(Entries with model source code)
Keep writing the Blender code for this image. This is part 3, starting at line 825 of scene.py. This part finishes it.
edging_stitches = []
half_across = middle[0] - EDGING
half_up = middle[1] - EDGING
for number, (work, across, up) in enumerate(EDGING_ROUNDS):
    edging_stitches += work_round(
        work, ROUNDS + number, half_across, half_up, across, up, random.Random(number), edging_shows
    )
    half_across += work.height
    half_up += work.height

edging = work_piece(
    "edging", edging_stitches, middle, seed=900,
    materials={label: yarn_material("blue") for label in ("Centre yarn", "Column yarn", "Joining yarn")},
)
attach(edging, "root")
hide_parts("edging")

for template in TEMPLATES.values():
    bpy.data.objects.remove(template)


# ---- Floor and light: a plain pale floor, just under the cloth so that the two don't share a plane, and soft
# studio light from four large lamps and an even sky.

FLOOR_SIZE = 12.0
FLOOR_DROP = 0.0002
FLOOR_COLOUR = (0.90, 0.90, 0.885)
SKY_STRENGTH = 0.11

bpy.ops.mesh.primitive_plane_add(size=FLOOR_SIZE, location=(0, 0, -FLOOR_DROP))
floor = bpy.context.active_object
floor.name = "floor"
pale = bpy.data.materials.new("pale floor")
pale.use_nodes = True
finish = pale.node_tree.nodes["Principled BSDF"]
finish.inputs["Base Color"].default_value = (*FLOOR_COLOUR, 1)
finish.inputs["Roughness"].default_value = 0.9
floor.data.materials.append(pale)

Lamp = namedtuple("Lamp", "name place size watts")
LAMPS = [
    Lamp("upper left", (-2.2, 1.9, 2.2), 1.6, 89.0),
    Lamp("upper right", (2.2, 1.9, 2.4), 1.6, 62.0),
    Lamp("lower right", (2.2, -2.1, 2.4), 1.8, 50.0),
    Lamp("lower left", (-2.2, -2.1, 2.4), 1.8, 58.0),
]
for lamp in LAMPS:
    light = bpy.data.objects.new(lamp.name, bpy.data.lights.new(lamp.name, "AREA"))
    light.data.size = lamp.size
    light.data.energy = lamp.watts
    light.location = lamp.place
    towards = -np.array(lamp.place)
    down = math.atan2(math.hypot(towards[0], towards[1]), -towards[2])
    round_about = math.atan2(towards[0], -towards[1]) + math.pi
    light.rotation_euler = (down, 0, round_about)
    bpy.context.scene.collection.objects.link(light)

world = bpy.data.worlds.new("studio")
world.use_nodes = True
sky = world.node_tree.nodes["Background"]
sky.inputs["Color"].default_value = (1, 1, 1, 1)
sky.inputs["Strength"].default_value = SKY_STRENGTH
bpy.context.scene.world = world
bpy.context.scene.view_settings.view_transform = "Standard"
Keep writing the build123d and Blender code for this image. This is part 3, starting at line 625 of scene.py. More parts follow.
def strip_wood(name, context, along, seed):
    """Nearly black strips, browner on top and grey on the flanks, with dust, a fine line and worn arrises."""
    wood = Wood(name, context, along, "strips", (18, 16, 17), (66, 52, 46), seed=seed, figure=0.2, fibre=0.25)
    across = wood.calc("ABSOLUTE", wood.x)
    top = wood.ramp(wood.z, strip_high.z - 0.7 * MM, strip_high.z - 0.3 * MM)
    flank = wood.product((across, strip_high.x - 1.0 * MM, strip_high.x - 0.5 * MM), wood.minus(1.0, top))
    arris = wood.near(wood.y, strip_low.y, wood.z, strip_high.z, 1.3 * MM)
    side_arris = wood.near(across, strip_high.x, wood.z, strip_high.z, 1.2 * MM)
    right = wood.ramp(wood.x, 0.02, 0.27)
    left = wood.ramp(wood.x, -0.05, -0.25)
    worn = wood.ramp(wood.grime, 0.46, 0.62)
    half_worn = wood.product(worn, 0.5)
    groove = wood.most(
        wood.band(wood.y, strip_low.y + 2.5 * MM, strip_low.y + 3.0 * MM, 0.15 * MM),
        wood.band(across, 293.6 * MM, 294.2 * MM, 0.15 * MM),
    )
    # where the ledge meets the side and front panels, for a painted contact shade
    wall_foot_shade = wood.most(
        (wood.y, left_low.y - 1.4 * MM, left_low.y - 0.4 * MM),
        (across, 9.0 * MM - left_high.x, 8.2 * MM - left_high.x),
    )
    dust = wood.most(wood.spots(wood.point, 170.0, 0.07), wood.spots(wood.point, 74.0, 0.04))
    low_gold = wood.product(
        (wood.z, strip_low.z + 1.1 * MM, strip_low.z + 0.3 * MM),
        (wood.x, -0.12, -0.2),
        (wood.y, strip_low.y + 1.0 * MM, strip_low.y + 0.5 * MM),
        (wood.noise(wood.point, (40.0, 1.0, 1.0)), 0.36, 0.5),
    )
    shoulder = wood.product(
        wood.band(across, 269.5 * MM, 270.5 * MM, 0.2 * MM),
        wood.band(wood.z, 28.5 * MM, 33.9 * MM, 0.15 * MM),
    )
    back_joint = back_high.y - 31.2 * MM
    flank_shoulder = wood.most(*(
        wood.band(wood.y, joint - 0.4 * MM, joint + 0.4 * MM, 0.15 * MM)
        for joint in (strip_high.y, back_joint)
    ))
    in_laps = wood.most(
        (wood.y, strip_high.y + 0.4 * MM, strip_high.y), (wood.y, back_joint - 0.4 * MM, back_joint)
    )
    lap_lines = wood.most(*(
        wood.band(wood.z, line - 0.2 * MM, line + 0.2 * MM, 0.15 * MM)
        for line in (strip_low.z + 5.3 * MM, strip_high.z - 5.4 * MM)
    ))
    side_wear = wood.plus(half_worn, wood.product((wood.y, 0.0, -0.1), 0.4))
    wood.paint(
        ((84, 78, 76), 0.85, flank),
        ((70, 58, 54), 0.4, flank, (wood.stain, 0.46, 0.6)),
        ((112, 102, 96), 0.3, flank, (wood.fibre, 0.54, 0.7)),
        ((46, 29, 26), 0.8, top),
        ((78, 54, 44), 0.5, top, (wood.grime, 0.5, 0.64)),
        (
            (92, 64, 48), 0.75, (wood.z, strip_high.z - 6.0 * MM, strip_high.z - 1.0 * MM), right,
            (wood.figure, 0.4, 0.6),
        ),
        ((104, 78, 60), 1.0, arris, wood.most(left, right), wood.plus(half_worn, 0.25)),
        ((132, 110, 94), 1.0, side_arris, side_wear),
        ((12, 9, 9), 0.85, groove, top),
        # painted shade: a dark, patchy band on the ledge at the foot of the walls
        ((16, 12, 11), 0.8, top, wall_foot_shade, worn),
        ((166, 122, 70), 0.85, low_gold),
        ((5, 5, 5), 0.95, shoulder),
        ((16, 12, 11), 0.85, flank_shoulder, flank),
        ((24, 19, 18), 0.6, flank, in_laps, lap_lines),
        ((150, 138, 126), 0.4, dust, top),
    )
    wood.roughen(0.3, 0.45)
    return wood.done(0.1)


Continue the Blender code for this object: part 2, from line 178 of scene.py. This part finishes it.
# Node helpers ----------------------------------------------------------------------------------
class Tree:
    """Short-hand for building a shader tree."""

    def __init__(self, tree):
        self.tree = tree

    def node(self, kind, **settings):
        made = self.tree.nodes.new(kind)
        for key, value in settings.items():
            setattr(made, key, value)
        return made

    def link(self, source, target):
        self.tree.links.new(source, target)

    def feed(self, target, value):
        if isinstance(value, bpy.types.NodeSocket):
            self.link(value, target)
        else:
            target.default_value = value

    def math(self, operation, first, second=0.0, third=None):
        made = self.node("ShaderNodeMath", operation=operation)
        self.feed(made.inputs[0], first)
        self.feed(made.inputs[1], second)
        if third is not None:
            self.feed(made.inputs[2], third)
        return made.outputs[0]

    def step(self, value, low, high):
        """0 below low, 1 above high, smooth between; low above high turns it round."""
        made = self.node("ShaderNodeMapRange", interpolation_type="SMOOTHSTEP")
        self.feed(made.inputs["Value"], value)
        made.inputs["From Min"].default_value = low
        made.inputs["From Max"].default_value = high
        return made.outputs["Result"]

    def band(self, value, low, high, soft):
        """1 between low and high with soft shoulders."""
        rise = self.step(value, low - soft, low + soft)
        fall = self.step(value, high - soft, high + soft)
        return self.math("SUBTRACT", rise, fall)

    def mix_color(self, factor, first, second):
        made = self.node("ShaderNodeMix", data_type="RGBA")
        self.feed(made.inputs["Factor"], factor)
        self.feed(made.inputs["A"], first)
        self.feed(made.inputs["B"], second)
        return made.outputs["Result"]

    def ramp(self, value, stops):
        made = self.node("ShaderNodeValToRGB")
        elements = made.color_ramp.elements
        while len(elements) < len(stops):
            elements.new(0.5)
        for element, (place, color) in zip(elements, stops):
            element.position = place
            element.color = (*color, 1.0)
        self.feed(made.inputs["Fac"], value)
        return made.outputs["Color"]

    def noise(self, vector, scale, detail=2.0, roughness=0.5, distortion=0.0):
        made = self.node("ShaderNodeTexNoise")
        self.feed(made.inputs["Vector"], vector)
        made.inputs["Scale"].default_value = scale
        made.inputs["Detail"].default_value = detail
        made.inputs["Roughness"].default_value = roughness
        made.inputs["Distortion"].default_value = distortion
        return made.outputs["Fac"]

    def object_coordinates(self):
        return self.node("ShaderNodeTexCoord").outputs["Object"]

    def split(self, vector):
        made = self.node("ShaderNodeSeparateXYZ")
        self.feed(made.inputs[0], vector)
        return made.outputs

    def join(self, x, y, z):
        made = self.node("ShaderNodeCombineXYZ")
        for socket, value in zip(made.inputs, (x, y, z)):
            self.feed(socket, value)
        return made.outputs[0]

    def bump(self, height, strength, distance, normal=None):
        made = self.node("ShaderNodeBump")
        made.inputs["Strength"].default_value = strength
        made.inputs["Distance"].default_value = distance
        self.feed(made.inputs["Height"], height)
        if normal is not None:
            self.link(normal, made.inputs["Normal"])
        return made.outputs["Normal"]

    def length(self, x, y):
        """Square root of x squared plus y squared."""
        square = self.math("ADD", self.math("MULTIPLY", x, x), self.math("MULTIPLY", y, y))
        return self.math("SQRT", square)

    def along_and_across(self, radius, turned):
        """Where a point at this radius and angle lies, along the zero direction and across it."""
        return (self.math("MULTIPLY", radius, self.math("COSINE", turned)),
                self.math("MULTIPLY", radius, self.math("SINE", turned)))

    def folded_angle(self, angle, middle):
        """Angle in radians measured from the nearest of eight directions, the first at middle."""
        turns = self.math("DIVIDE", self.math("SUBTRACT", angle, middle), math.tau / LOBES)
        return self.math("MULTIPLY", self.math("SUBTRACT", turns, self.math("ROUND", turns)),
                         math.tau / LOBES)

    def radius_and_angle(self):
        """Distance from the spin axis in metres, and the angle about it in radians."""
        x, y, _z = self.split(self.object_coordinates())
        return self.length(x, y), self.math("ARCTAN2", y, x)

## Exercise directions
Emit, unaltered, the lines from the top of the listing down through the line that holds "floor.data.materials.append(pale)"; emit nothing else.

## Task answer
Keep writing the Blender code for this image. This is part 3, starting at line 825 of scene.py. This part finishes it.
edging_stitches = []
half_across = middle[0] - EDGING
half_up = middle[1] - EDGING
for number, (work, across, up) in enumerate(EDGING_ROUNDS):
    edging_stitches += work_round(
        work, ROUNDS + number, half_across, half_up, across, up, random.Random(number), edging_shows
    )
    half_across += work.height
    half_up += work.height

edging = work_piece(
    "edging", edging_stitches, middle, seed=900,
    materials={label: yarn_material("blue") for label in ("Centre yarn", "Column yarn", "Joining yarn")},
)
attach(edging, "root")
hide_parts("edging")

for template in TEMPLATES.values():
    bpy.data.objects.remove(template)


# ---- Floor and light: a plain pale floor, just under the cloth so that the two don't share a plane, and soft
# studio light from four large lamps and an even sky.

FLOOR_SIZE = 12.0
FLOOR_DROP = 0.0002
FLOOR_COLOUR = (0.90, 0.90, 0.885)
SKY_STRENGTH = 0.11

bpy.ops.mesh.primitive_plane_add(size=FLOOR_SIZE, location=(0, 0, -FLOOR_DROP))
floor = bpy.context.active_object
floor.name = "floor"
pale = bpy.data.materials.new("pale floor")
pale.use_nodes = True
finish = pale.node_tree.nodes["Principled BSDF"]
finish.inputs["Base Color"].default_value = (*FLOOR_COLOUR, 1)
finish.inputs["Roughness"].default_value = 0.9
floor.data.materials.append(pale)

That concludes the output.